What's your gifting type?

26 September,2020 07:00 AM IST |  Mumbai  |  Paromita Vohra

In separation, gifts are thrilling when they are unexpected, and become a way of touching each other, tokens of remembrance, or being memorised, when we are all at risk of drifting away into forgetting

Illustration/Uday Mohite


I have been a lucky bug this week, because I got three gifts. One, herbs from the hills, in deliciously labelled bottles. Two, a book my friend thought would comfort me. The third, a tin decorated with a blowsy rose, and my name in silver, holding beaded hoops, giving me a teenage I didn't have.

Our time of isolation is also a time of separation, from life's unexpected gifts - word play, random shared jokes, surprise visits and impulse outings, catharsis springing from meandering conversations. In separation, gifts are thrilling when they are unexpected, and become a way of touching each other, tokens of remembrance, or being memorised, when we are all at risk of drifting away into forgetting.

It is easy to buy gifts for some people. I am one of them, or as my friend N, elegantly said, "You're cheap." Yaniki (she hastened to assure) easily and equally pleased by roadside trinkets or designer saris. I do believe my quickness to delight is one reason people like giving me gifts. The giving and taking of pleasure, gives us confidence in our capacity to love and be loved. Some people are very hard to buy gifts for. One friend criticises all gifts instantly - "what is this!". She likes gifts to be expensive, above all. Perhaps she wanted to be a queen, or just a favourite. Perhaps, disappointed there by life, gifts seemed to thunder with a judgement of her value. Some people lay claim on you by demanding gifts (I enjoy the demand). My habitually mercurial friend R, does this, expresses joy on receiving and later, propelled by unknown forces, mystifyingly demands you take your present back. Annoyed, I retort, "give it away then". A war between one who constantly wants proof of love, with one who hates to be asked for proof. You often hear women complain how difficult it is to buy gifts for men. "That's because men buy themselves the presents they want," said N, "even cars!". It seems true that many men, schooled to value and demonstrate status, make gifts hard if you don't have a lot of money.

Others fetishise masculine abnegation. So sparing are they in expressing enjoyment, so stingy about hugs and smiles, they leach you of the confidence that you can make them happy. (Don't scold me if this resonates with various aspects of your relationships with men).

There are people who give presents often. Some do so casually, iridiscent bubbles of attentiveness, requiring no back-presents. Others are more performative. For instance, my father disliked that one of his close friends brought extravagant gifts on each visit. "It's like just meeting is never enough of a gift." This insight sometimes crossed my mind when I had a friend who gave me very grand presents.

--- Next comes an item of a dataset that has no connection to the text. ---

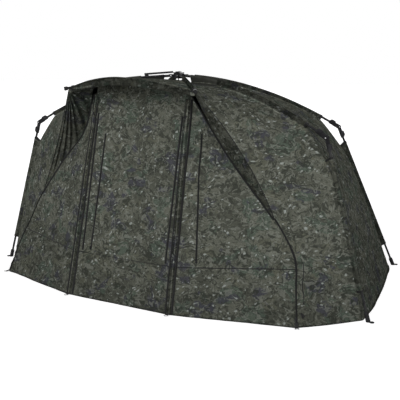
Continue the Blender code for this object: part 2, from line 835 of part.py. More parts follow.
def pole_line(side, height):
    across = POLE_BOTTOM.x + (POLE_TOP.x - POLE_BOTTOM.x) * height / POLE_TOP.z
    return on_panel(across * side, height)


def front_panel():
    seam_index = SEAM_POINT * ZIP_STEPS
    for word, side in SIDES.items():
        zip_line = front_edge(side)[0]
        rows = []
        for point in zip_line[:seam_index + 1]:
            share = (point.z - zip_line[seam_index].z) / (POLE_TOP.z - zip_line[seam_index].z)
            height = SEAM_HEIGHT + (POLE_TOP.z - SEAM_HEIGHT) * share
            fold = pole_line(side, height)
            inner = on_panel(side * (DOOR_HALF_WIDTH + FLAT_SEAM), height)
            rows.append([inner, *between(fold, point, 4, 0, FOLD_SEAM)])
        skin("front_panel_" + word, trimmed(rows, 0, FLAT_SEAM), camo)
    left, right = front_edge(-1)[0][seam_index:], front_edge(1)[0][seam_index:]
    rows = []
    for a, b in zip(left, right):
        height = max(SEAM_HEIGHT * a.z / left[0].z, HEM_LIFT)
        a = Vector((a.x, a.y, max(a.z, HEM_LIFT)))
        b = Vector((b.x, b.y, max(b.z, HEM_LIFT)))
        fold_a, fold_b = pole_line(-1, height), pole_line(1, height)
        middle = between(fold_a, fold_b, 4, 0, 0)
        rows.append([*between(a, fold_a, 4, FOLD_SEAM, 0), *middle[1:-1], *between(fold_b, b, 4, 0, FOLD_SEAM)])
    skin("kick_panel", trimmed(rows, FLAT_SEAM, 0), camo)
    reach = DOOR_HALF_WIDTH - FLAT_SEAM
    rows = []
    for i in range(9):
        height = DOOR_TOP - (DOOR_TOP - SEAM_HEIGHT) * i / 8
        rows.append([on_panel(reach * j / 3, height) for j in range(-3, 4)])
    skin("door", trimmed(rows, FOLD_SEAM, FLAT_SEAM), camo)
    rows = []
    for i in range(4):
        row = []
        for j in range(-4, 5):
            share = j / 4
            top = HEADER_TOP + HEADER_RISE * (1 - share ** 2)
            row.append(on_panel(reach * share, top + (DOOR_TOP - top) * i / 3))
        rows.append(row)
    skin("front_header", trimmed(rows, 0, FOLD_SEAM), camo)


# Storm poles

def pole_head(side):
    top = mirrored(POLE_TOP, side)
    down = (mirrored(POLE_BOTTOM, side) - top).normalized()
    seat = top + down * (CLIP_HEIGHT / 2 + FLAT_SEAM) - ACROSS * side * POLE_INSET
    return seat + PANEL_IN * POLE_STAND_OFF


def pole_base(side):
    """Where a storm pole's centre line meets the ground."""
    direction = (mirrored(POLE_BOTTOM, side) - mirrored(POLE_TOP, side)).normalized()
    head = pole_head(side)
    return head + direction * head.z / -direction.z


def pole_axis(side):
    """The hinge at a storm pole's head, square to the pole."""
    up = (pole_head(side) - pole_base(side)).normalized()
    return (ACROSS - up * up.x).normalized()


def storm_poles():
    for word, side in SIDES.items():
        head, base = pole_head(side), pole_base(side)
        up = (head - base).normalized()
        axis = pole_axis(side)
        start = head - up * SOCKET_START / 2
        upper_end = head - up * POLE_UPPER_LENGTH
        body = cylinder("storm_pole_upper_" + word, upper_end, start, POLE_RADIUS, 20, alloy)
        neck = paddle("neck", head, -up, axis, SOCKET_START / 2 + OVERRUN / 2, CLIP_EAR_WIDTH, TONGUE_THICKNESS)
        combine(body, [neck], "UNION")
        bore = cylinder("bore", upper_end - up * OVERRUN, start - up * OVERRUN, POLE_BORE, 20)
        combine(body, [bore, pin_cutter(head, axis)], "DIFFERENCE")
        finish(add_look(body, alloy))
        ring = turned("pole_lock_" + word, [
            (COLLAR_RADIUS, COLLAR_LENGTH), (COLLAR_RADIUS, 0), (POLE_RADIUS + GAP, 0),
            (POLE_RADIUS + GAP, COLLAR_LENGTH)], moulding, closed=True)
        ring.data.transform(frame_at(upper_end, up, ACROSS))
        inner_top = head - up * (POLE_UPPER_LENGTH - POLE_OVERLAP)
        lower = rod("storm_pole_lower_" + word, [inner_top, base], POLE_INNER_RADIUS, alloy)
        ferrule = cylinder("ferrule", base - up * POLE_FOOT_RADIUS, base + up * POLE_FOOT_LENGTH,
                           POLE_FOOT_RADIUS, 20)
        combine(lower, [ferrule], "UNION")
        finish(combine(lower, [ground_cutter()], "DIFFERENCE"))
        near, far = CLOTH / 2 + SEAT, POLE_STAND_OFF - CLIP_EAR_WIDTH / 2 - SEAT
        slot = TONGUE_THICKNESS / 2 + GAP
        plate = block("pole_clip_" + word, head - PANEL_IN * (POLE_STAND_OFF - (near + far) / 2),
                      (2 * slot + EAR_THICKNESS, far - near, CLIP_HEIGHT), up, axis, moulding)
        ears = []
        for way in (-1, 1):
            middle = head + axis * way * (slot + EAR_THICKNESS / 2)
            ears.append(paddle("ear", middle, -PANEL_IN, axis, CLIP_EAR_WIDTH / 2 + SEAT + OVERRUN / 2,
                               CLIP_EAR_WIDTH, EAR_THICKNESS))
        finish(combine(plate, [*ears, pin(head, axis)], "UNION"))


# Zips of the door

def zip_place(side, height, lift):
    across = DOOR_HALF_WIDTH + FLAT_SEAM + TAPE_WIDTH / 2
    return on_panel(across * side, height) - PANEL_IN * lift


def zip_sliders():
    lift = CLOTH / 2 + GAP + SLIDER_THICKNESS / 2
    for word, side in SIDES.items():
        centre = zip_place(side, SLIDER_HEIGHT, lift)
        slider = block("door_zip_slider_" + word, centre, (SLIDER_WIDTH, SLIDER_THICKNESS, SLIDER_LENGTH),
                       PANEL_UP, ACROSS)
        tab_centre = centre - PANEL_IN * (SLIDER_THICKNESS / 2) - PANEL_UP * (PULL_LENGTH / 2)
        tab = block("tab", tab_centre, (PULL_WIDTH, PULL_THICKNESS, PULL_LENGTH), PANEL_UP, ACROSS)
        combine(slider, [tab], "UNION")
        finish(add_look(slider, moulding))


hub()
ribs()
struts()
knuckles()
legs()
peak_bow()
roofs()
walls()
curtains()
front_panel()
storm_poles()
zip_sliders()
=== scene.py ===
# %% [markdown]
# # A folding-frame bivvy tent
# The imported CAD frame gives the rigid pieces: hub, ribs, legs, knuckles, storm poles and zip
# sliders. This file gives those pieces their finishes and replaces the plain cloth solids by
# taut, seamed and pleated cloth. Everything is in metres, +Z is up and the front faces -Y.

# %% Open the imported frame
import math
from collections import namedtuple

import bmesh
import bpy
import numpy as np
from mathutils import Matrix, Vector, noise
from mathutils.bvhtree import BVHTree
from mathutils.kdtree import KDTree


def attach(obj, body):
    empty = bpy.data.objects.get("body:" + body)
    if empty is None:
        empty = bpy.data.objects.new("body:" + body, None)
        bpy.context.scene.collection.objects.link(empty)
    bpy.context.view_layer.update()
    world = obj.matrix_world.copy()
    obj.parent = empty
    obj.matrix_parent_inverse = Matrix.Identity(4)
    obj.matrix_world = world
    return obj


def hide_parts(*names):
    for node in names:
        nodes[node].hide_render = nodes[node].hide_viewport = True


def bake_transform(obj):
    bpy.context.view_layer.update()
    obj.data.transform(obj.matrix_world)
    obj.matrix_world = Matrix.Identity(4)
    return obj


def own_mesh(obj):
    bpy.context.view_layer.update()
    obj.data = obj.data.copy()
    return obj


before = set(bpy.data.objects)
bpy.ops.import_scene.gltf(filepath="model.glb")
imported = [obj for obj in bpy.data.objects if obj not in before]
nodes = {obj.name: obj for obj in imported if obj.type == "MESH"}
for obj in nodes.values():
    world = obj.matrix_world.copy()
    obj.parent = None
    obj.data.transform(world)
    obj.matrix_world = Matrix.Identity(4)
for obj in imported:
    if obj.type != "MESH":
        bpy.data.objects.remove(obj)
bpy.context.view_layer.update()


def new_object(name, data):
    made = bpy.data.objects.new(name, data)
    bpy.context.scene.collection.objects.link(made)
    return made


def rounded(numbers):
    return tuple(round(x, 3) for x in numbers)


# %% [markdown]
# ## The camera
# The photo was taken from the front right with a longish lens. Its place and angles were fitted
# from the mirror-symmetric points of the tent, so no shift is needed.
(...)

Sometimes I would feel it controlled our interactions, a force-field to deflect the deeper, more uncertain exchanges of love. I know someone who won't even try to choose a gift, insisting you decide. Some hate vulnerability and prefer guarantees.

Gifts are also called tokens, a word I associate with Mother Dairy booths, and like those tokens they do stand in for much else. Our giving and receiving, are also an exchange of our hurts and hopes of love, our pasts and, well, our presents.